• _Supplied data_:
#####

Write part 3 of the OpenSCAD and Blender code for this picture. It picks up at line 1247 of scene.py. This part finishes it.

#####

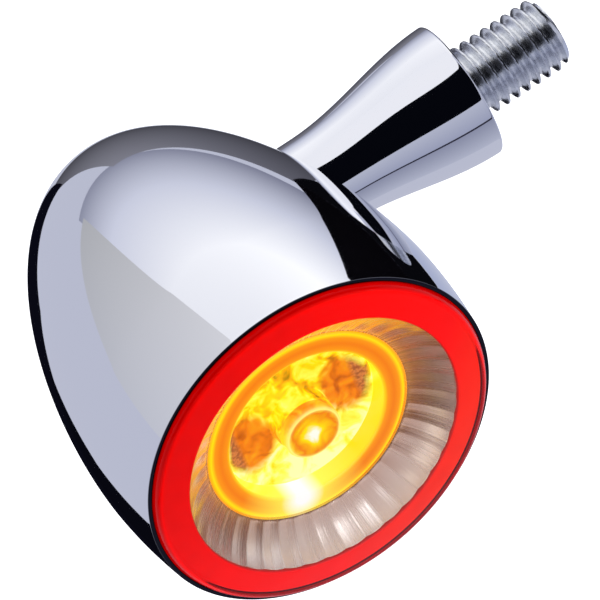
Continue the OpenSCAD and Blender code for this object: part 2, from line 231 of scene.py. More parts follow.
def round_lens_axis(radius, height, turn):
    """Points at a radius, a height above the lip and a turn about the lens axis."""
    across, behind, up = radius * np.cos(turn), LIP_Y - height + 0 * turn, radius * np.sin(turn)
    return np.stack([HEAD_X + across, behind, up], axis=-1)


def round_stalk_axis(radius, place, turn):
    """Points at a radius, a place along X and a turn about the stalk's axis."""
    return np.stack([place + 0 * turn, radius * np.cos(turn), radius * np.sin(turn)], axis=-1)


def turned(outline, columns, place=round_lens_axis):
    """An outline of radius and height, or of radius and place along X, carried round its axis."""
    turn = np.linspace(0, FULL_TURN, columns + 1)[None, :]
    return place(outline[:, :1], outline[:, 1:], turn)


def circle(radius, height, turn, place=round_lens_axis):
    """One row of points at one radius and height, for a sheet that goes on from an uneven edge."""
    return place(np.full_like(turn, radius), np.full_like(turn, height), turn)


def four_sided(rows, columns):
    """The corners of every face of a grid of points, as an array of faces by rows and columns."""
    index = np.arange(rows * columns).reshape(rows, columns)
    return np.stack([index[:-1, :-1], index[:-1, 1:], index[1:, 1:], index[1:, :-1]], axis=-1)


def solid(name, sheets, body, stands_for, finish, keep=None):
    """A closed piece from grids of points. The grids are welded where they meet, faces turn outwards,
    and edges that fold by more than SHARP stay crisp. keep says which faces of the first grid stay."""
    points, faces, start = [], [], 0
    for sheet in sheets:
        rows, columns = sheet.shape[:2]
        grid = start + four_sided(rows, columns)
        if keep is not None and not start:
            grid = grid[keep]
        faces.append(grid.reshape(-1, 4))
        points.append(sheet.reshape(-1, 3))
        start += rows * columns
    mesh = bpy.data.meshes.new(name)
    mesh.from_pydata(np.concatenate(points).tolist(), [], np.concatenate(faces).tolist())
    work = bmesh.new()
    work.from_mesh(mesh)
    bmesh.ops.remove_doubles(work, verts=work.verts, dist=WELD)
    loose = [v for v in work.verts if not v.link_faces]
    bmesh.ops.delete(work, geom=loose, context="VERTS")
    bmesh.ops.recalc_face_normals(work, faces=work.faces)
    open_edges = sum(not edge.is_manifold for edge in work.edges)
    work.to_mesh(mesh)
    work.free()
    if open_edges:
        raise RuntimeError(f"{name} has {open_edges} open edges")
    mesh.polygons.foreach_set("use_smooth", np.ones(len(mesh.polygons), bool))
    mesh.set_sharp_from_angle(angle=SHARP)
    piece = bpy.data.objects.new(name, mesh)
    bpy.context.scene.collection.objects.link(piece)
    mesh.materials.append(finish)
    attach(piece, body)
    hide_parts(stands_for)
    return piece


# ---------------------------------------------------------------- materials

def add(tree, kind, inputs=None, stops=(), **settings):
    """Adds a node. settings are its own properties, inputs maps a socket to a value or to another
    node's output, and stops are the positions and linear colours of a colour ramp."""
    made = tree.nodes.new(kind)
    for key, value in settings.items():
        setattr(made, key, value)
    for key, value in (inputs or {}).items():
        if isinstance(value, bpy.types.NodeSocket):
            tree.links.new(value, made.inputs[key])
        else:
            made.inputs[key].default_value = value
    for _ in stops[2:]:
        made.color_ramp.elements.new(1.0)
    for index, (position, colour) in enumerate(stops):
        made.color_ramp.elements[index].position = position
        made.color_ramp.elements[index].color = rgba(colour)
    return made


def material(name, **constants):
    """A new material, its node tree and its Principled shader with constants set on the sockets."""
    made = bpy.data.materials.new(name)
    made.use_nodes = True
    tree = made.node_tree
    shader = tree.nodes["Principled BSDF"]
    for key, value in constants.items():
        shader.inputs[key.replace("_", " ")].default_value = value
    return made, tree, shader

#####

• _Your objective_:
Nothing but the lines from the one with "Continue the OpenSCAD" through the one with "return np.stack([HEAD_X +" should be repeated, and each exactly.

• _Solution to the exercise_:
Continue the OpenSCAD and Blender code for this object: part 2, from line 231 of scene.py. More parts follow.
def round_lens_axis(radius, height, turn):
    """Points at a radius, a height above the lip and a turn about the lens axis."""
    across, behind, up = radius * np.cos(turn), LIP_Y - height + 0 * turn, radius * np.sin(turn)
    return np.stack([HEAD_X + across, behind, up], axis=-1)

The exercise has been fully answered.